Fresh olive oil – Kefalonia, Greece
I’m in Greece where it’s olive harvest season. Greeks consume olive oil like its water. You don’t hear about “virgin” and “extra-virgin” oil here, because it’s all extra-virgin, thus no point in distinguishing.
Greece is the third largest produce of olive oil in the world behind Spain and Italy. However, 80% of the olive oil produced in Greece is extra virgin, compared with approximately 50% of Italian and Spanish oils, making the country the largest producer of high-quality olive oil in the world. Unfortunately, much of Greece’s extra-virgin oil is imported by Italy and mixed with an inferior quality product.
Greeks consume an average of 26 liters of olive annually per person (and even more than that on the island of Crete, which also boasts one of the world’s highest average life expectancies). This is compared to less than a liter per person annual average consumption in North America.

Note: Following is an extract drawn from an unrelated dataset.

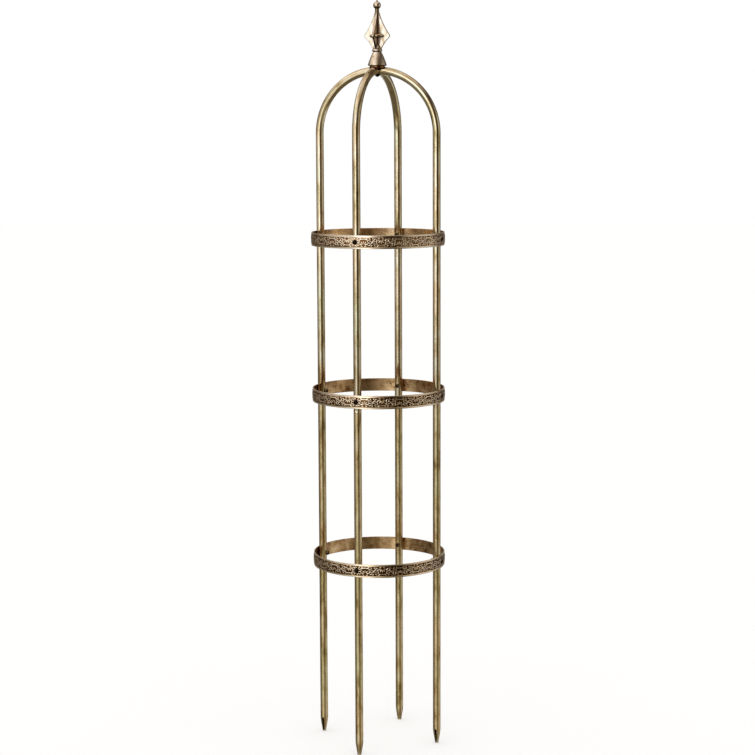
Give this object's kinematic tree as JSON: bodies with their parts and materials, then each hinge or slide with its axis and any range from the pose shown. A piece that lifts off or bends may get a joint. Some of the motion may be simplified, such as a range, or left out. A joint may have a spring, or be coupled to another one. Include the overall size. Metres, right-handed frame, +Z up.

Olive oil has been pressed in this area of the world for many thousands of years. Fossilized olive leaves dating to 37,000 B.C. have been discovered on the Greek island of Santorini. Apparently the city of Athens obtained its name because Athenians considered olive oil so essential they preferred the offering of the goddess Athena (an olive tree) over the offering of Poseidon (a spring of salt water gushing out of a cliff).
Today, some of the most important olive varieties in Greece are Koroneiki, Lianolia, Chondrolia (aka Throumbolia), Tsounati, and Patrinia. The Koroneiki olive is grown in the southern Peloponnesian area of Mani, where I was a few days ago with my girlfriend’s family. The region is known to produce the best olive oil in the world. Here’s a recent post with photos of olive trees in the Mani region. And another one of machinery at a local olive press.
The oil in the photo below has just been pressed, smells like freshly cut grass and is bright green. It is somewhat cloudy due to small particulates of organic matter that have yet to settle.